Erstmals seit vielen Jahren hat sich die SPD in einem Wahlkampf geschlossen gezeigt. Am Wahltag wurde sie belohnt. Die Wähler machten sie zur stärksten Kraft. Stark ist die SPD nicht. Sie profitierte von den Fehlern der Union und von deren Schwächen. Behält die SPD einen kühlen Kopf, kann sie demnächst als Regierungspartei vom Niedergang der Union noch stärker profitieren.
Als Köder gedient
In den Schoß fiel der SPD der Erfolg nicht. Ihr Kanzlerkandidat Scholz stammt vom kleineren rechten Parteiflügel. Der größere linke Flügel verschmähte ihn als SPD-Chef, trug ihn jedoch in der Rolle des Kanzlerkandidaten mit, mancher wohl nur mit geballter Faust und zusammengebissenen Zähnen.
Die SPD-Linken hielten sich im Wahlkampf zurück. Es war ihnen klar, dass sie wie die Parteichefs Esken und Walter-Borjans auf viele Wähler abschreckend wirken. Scholz diente den SPD-Linken als Köder für Wähler der Mitte. Fast 1,5 Millionen Unionswähler bissen an. Sie wechselten zur SPD.
Den linken Flügel gestärkt
Noch vor wenigen Monaten drohte die SPD unter die 10-Prozent-Marke zu rutschen. Ausgerechnet frühere Wähler der Union verhalfen ihr nun zu neuer Blüte. Viele diese Wähler fühlten sich in der Pandemie durch den Mangel an Impfstoff und das Chaos bei der Vergabe von Impfterminen von Unionspolitikern im Stich gelassen.
Dank dieser Wechselwähler schaffte es die SPD, ihr Gewicht um 70 Prozent zu steigern. Die Wählerwanderung sorgte für einen absurden Effekt. Die ehemaligen Unionswähler schwächten nicht nur die Unionsparteien, sondern trugen auch dazu bei, dass der linke Flügel der SPD-Bundestagsfraktion stärker wurde.
Die Fraktion verjüngt
Mit der Hilfe der Wechselwähler aus dem Lager der Union zogen in den Bundestag viele jener Jusos ein, die kürzlich noch verhinderten, dass Scholz SPD-Chef wurde. Die überwiegend älteren ehemaligen Unionswähler verjüngten die SPD-Fraktion und rückten sie weiter nach links.
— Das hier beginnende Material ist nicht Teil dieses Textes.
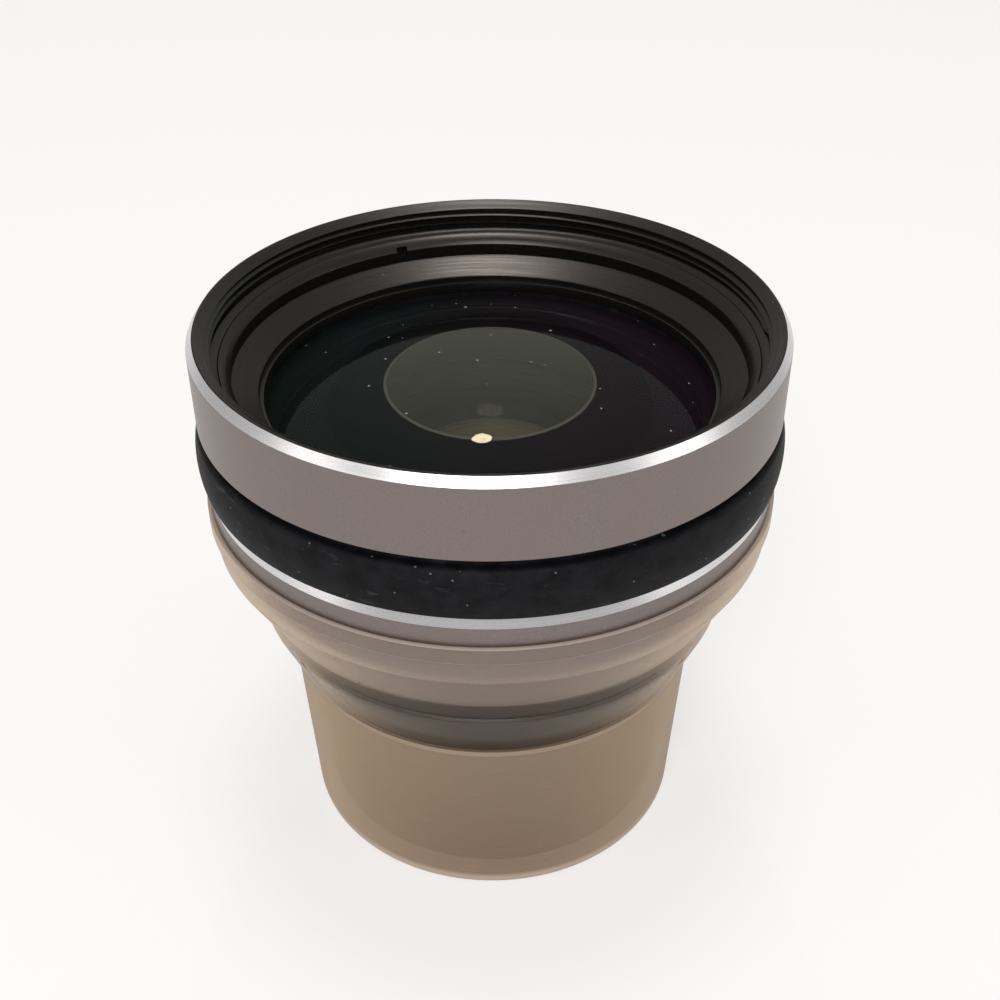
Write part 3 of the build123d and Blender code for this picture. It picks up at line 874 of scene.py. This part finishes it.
spannerRing = {
    "name": "spannerRing", "steps": 320,
    "profile": [(24.0, 50.0), (24.95, 50.0), (24.95, 52.05), (24.35, 51.55), (24.0, 51.15)],
    "rounds": [(24.95, 52.05, 0.05, 2), (24.35, 51.55, 0.08, 2), (24.0, 51.15, 0.08, 2)],
    "litHeights": (51.2, 52.1), "litRadii": (24.0, 25.0), "litUp": (0.4, 0.99),
    "notch": {
        "angles": (113, 293), "width": 1.15, "length": 1.4, "radius": 24.1, "height": 51.55,
        "depth": 1.0,
    },
}
coneRing = {
    "name": "coneRing", "steps": 320,
    "profile": [(21.6, 48.05), (24.95, 48.05), (24.95, 49.98), (24.0, 49.98), (21.6, 48.60)],
    "rounds": [(24.0, 49.98, 0.06, 2), (21.6, 48.60, 0.10, 3)],
    "litHeights": (48.5, 50.1), "litRadii": (21.5, 24.02), "litUp": (0.5, 0.98),
}
glassRing = {
    "name": "glassRetainingRing", "steps": 320,
    "profile": [(21.2, 47.03), (24.95, 47.03), (24.95, 48.03), (21.2, 48.03)],
    "rounds": [(21.2, 48.03, 0.12, 2)],
}
cushion = {
    "name": "cushionRing", "steps": 240,
    "profile": [(21.5, 46.39), (22.7, 45.93), (22.7, 47.01), (21.5, 47.01)],
    "rounds": [(21.5, 47.01, 0.12, 2)],
}


def turnRing(settings):
    ring = turnPiece(settings["name"], settings["profile"], settings["steps"])
    roundRings(ring, settings["rounds"])
    return ring


def cutNotch(ring, notch, angle):
    deselectAll()
    bpy.ops.mesh.primitive_cube_add(size=1)
    tool = bpy.context.object
    tool.scale = (notch["length"] * mm, notch["width"] * mm, notch["depth"] * mm)
    middle = notch["height"] - notch["depth"] / 2
    tool.location = Vector((notch["radius"] * mm, 0, middle * mm))
    bpy.ops.object.transform_apply(location=True, rotation=True, scale=True)
    tool.rotation_euler.z = radians(angle)
    bpy.ops.object.transform_apply(location=True, rotation=True, scale=True)
    pickOnly(ring)
    cut = ring.modifiers.new("cut", "BOOLEAN")
    cut.operation = "DIFFERENCE"
    cut.solver = "EXACT"
    cut.object = tool
    bpy.ops.object.modifier_apply(modifier="cut")
    bpy.data.objects.remove(tool)


def lightSlope(ring, settings):
    giveFaces(ring, "coneBlack", settings["litHeights"], settings["litRadii"],
              settings["litUp"])


def makeFrontRings():
    spanner = turnRing(spannerRing)
    notch = spannerRing["notch"]
    for angle in notch["angles"]:
        cutNotch(spanner, notch, angle)
    finishPiece(spanner, "lens", "black_anodised", finishes["black"], "spanner_ring")
    lightSlope(spanner, spannerRing)
    cone = turnRing(coneRing)
    finishPiece(cone, "lens", "black_anodised", finishes["black"], "cone_ring")
    lightSlope(cone, coneRing)
    thin = turnRing(glassRing)
    finishPiece(thin, "lens", "black_anodised", finishes["black"], "glass_retaining_ring")
    soft = turnRing(cushion)
    finishPiece(soft, "lens", "cushion_rubber", finishes["rubber"], "cushion_ring")


makeFrontRings()
print("front rings made")


# front glass, painted black on its edge and on the hollow outside its clear middle, with a ring of
# painted highlight round that middle and a painted glow inside it

frontGlass = {
    "reach": 23.0, "tiny": 0.3, "front": 62.0, "crown": 50.22, "rear": 21.0,
    "rearVertex": 48.02, "rearFace": 42.20, "hollow": 14.52, "steps": 200,
    "frontSteps": 64, "rearSteps": 56, "smoothAngle": 25,
    "paintHeights": (42.1, 45.5), "paintRadii": (14.6, 23.1),
    "hollowHeights": (42.1, 48.0), "clearHeights": (42.1, 48.1), "clear": 9.6,
    "clearLine": 0.26,
}


def makeFrontGlass(settings):
    tiny, hollow = settings["tiny"], settings["hollow"]
    profile = domePoints(settings["crown"], settings["front"], tiny, settings["reach"],
                         settings["frontSteps"], -1)
    profile += [(settings["reach"], settings["rearFace"])]
    profile += domePoints(settings["rearVertex"], settings["rear"], hollow, tiny,
                          settings["rearSteps"], -1)
    glass = turnPiece("frontGlass", profile, settings["steps"], onAxis=True)
    finishPiece(glass, "lens", "front_glass", finishes["frontGlass"], "front_element",
                smoothAngle=settings["smoothAngle"])
    clear, paintRadii = settings["clear"], settings["paintRadii"]
    line = clear - settings["clearLine"]
    giveFaces(glass, "edgePaint", settings["paintHeights"], paintRadii)
    giveFaces(glass, "edgePaint", settings["hollowHeights"], (clear, paintRadii[0]))
    # a thin ring of painted highlight round the clear middle
    giveFaces(glass, "groundEdge", settings["hollowHeights"], (line, clear))
    # painted glow over the clear middle
    giveFaces(glass, "hazyHollow", settings["clearHeights"], (0, line))


makeFrontGlass(frontGlass)
print("front glass made")


# pieces kept as they come from the CAD model

keptPieces = {
    "baffle": ("inner_baffle", "stop_plate", "rear_retaining_ring", "front_shim"),
    "blackSatin": ("cell_screws", "lock_screws"),
}


def dressNode(node, material):
    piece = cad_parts[node]
    piece.data.materials.clear()
    piece.data.materials.append(material)


for finish, nodes in keptPieces.items():
    for node in nodes:
        dressNode(node, finishes[finish])
print("inner pieces dressed")


# floor and light

stageSettings = {
    "floorSize": 8, "floorColor": (0.86, 0.855, 0.85), "floorTone": (0.84, 0.83, 0.82),
    "toneScale": 3.0, "toneShare": 0.3, "floorRoughness": 0.7, "floorSpecular": 0.2,
    "whiteShare": 0.55, "worldColor": (0.50, 0.49, 0.48), "aim": (0, 0, 0.04),
}
lamps = {
    "frontBox": {
        "place": (-0.12, -0.95, 0.85), "size": (0.55, 0.6), "power": 9.0,
        "color": (1.0, 0.97, 0.94), "shape": "RECTANGLE",
    },
    "overhead": {
        "place": (0.0, 0.10, 1.0), "size": (0.30, 0.22), "power": 2.3,
        "color": (1.0, 0.92, 0.84), "shape": "ELLIPSE",
    },
    "ceilingLamp": {
        "place": (-0.03, 0.62, 0.93), "size": (0.06, 0.05), "power": 0.42,
        "color": (1.0, 0.80, 0.58), "shape": "ELLIPSE",
    },
    "leftWindow": {
        "place": (-0.95, -0.45, 0.35), "size": (0.4, 0.5), "power": 1.2,
        "color": (1.0, 0.95, 0.90), "shape": "RECTANGLE",
    },
    "rightWindow": {
        "place": (0.95, -0.35, 0.35), "size": (0.4, 0.5), "power": 1.3,
        "color": (1.0, 0.95, 0.90), "shape": "RECTANGLE",
    },
}


def addLamp(name, lamp, target):
    deselectAll()
    place = Vector(lamp["place"])
    aim = (Vector(target) - place).to_track_quat("-Z", "Y")
    bpy.ops.object.light_add(type="AREA", location=place, rotation=aim.to_euler())
    light = bpy.context.object
    light.name = name
    light.data.shape = lamp["shape"]
    light.data.size, light.data.size_y = lamp["size"]
    light.data.energy = lamp["power"]
    light.data.color = lamp["color"]


def makeFloor(settings):
    # the floor looks nearly white where it is seen, and keeps its shadow
    deselectAll()
    bpy.ops.mesh.primitive_plane_add(size=settings["floorSize"], location=(0, 0, 0))
    floor = bpy.context.object
    floor.name = "floor"
    material, tree, out = newMaterial("paleFloor")
    tone = noiseAt(tree, objectPoint(tree), settings["toneScale"])
    tone = spread(tree, tone, *noiseSpan, 0, settings["toneShare"])
    color = blendColors(tree, tone, settings["floorColor"], settings["floorTone"])
    paint = addNode(tree, "ShaderNodeBsdfPrincipled", Base_Color=color,
                    Roughness=settings["floorRoughness"])
    paint.inputs["Specular IOR Level"].default_value = settings["floorSpecular"]
    white = addNode(tree, "ShaderNodeEmission", Color=(1, 1, 1, 1), Strength=1.0)
    path = addNode(tree, "ShaderNodeLightPath").outputs
    seen = calculate(tree, "MAXIMUM", path["Is Camera Ray"], path["Is Glossy Ray"])
    seen = calculate(tree, "MAXIMUM", seen, path["Is Transmission Ray"])
    share = calculate(tree, "MULTIPLY", seen, settings["whiteShare"])
    mixed = mixShaders(tree, share, paint.outputs[0], white.outputs[0])
    tree.links.new(mixed, out.inputs[0])
    floor.data.materials.append(material)


def setWorld(color):
    world = bpy.context.scene.world or bpy.data.worlds.new("world")
    bpy.context.scene.world = world
    world.use_nodes = True
    tree = world.node_tree
    tree.nodes.clear()
    sky = addNode(tree, "ShaderNodeBackground", Color=(*color, 1), Strength=1.0)
    out = tree.nodes.new("ShaderNodeOutputWorld")
    tree.links.new(sky.outputs[0], out.inputs[0])


makeFloor(stageSettings)
setWorld(stageSettings["worldColor"])
for lampName, lamp in lamps.items():
    addLamp(lampName, lamp, stageSettings["aim"])
bpy.context.scene.view_settings.view_transform = "Standard"
print("floor and light set")
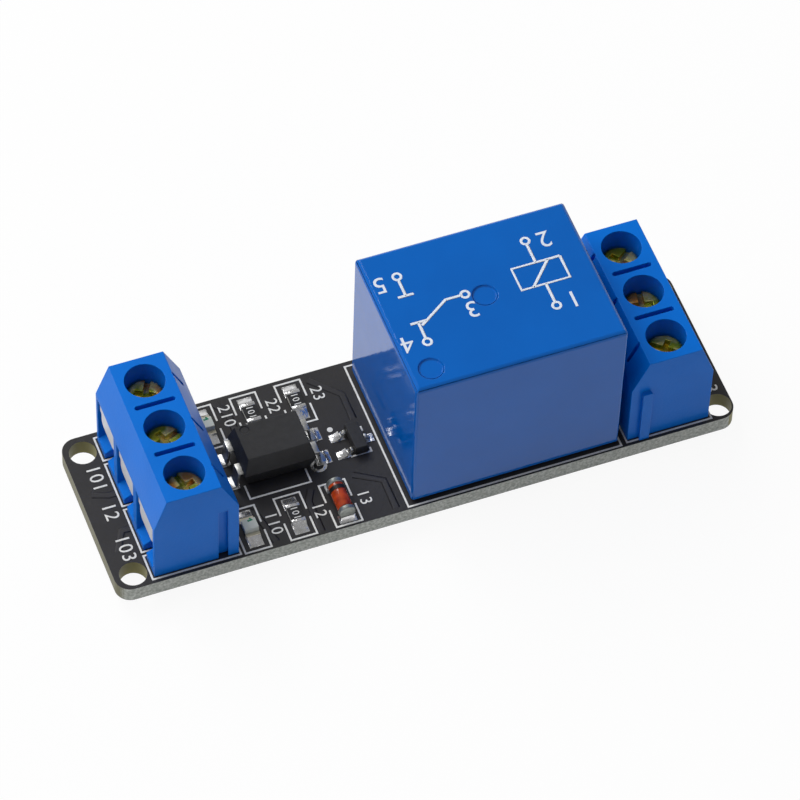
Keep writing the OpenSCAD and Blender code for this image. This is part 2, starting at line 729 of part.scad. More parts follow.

Sie haben auf die Zusage des Kanzlerkandidaten gesetzt, wer SPD wähle, werde Scholz bekommen. Sie werden nun gespannt verfolgen, ob sich der rechte Sozialdemokrat gegen die linke Mehrheit der Fraktion behaupten kann.
Ein zweites Mal bewähren
Sollten sich FDP und Grüne darauf verständigen, Koalitionsverhandlungen mit der SPD zu führen, muss sich die neue Geschlossenheit der SPD über den Wahlkampf und den Wahltag hinaus demnächst ein zweites Mal bewähren.
Will die SPD den Bundeskanzler stellen, muss sie sich mit den Grünen und der FDP auf Kompromisse verständigen. Ob die SPD auch diese Prüfung besteht, ist möglich, aber nicht sicher.
Die Wähler beeindrucken
Sie dürfte vor allem den linken SPD-Flügel strapazieren. Er will die SPD-Mitglieder über die Koalitionsvereinbarungen entscheiden lassen. Ein solcher Schritt kann für die SPD und ihre möglichen Koalitionspartner riskant sein.
Dass die SPD geeint erschien, verdankt sie der Einsicht ihrer Funktionäre, dass nur so die Wähler zu beeindrucken sind. Das Wahlprogramm hielt die SPD-Flügel beisammen. Im Wahlkampf spielte es kaum eine Rolle. Die SPD versprach Wahlgeschenke. Dass sie nach der Wahl von Modernisierung redet, hat sie von der Union, den Grünen und der FDP abgekupfert.
Als Scheinblüte erweisen
Hält die Bindewirkung des SPD-Wahlprogramms auf die Flügel der Partei an, wenn es von Koalitionsvereinbarungen aufgeweicht wird? Sollte es sie verlieren, wird sich der SPD-Wahlerfolg als Scheinblüte erweisen und die Partei einen Rückschlag erleiden.
Die Union erodiert. Schafft es die SPD, geschlossen zu bleiben und in die nächste Regierung zu kommen, hat sie gute Aussichten, noch stärker als bei der Bundestagswahl von den desolaten Unionsparteien und ihren enttäuschten Anhängern zu profitieren.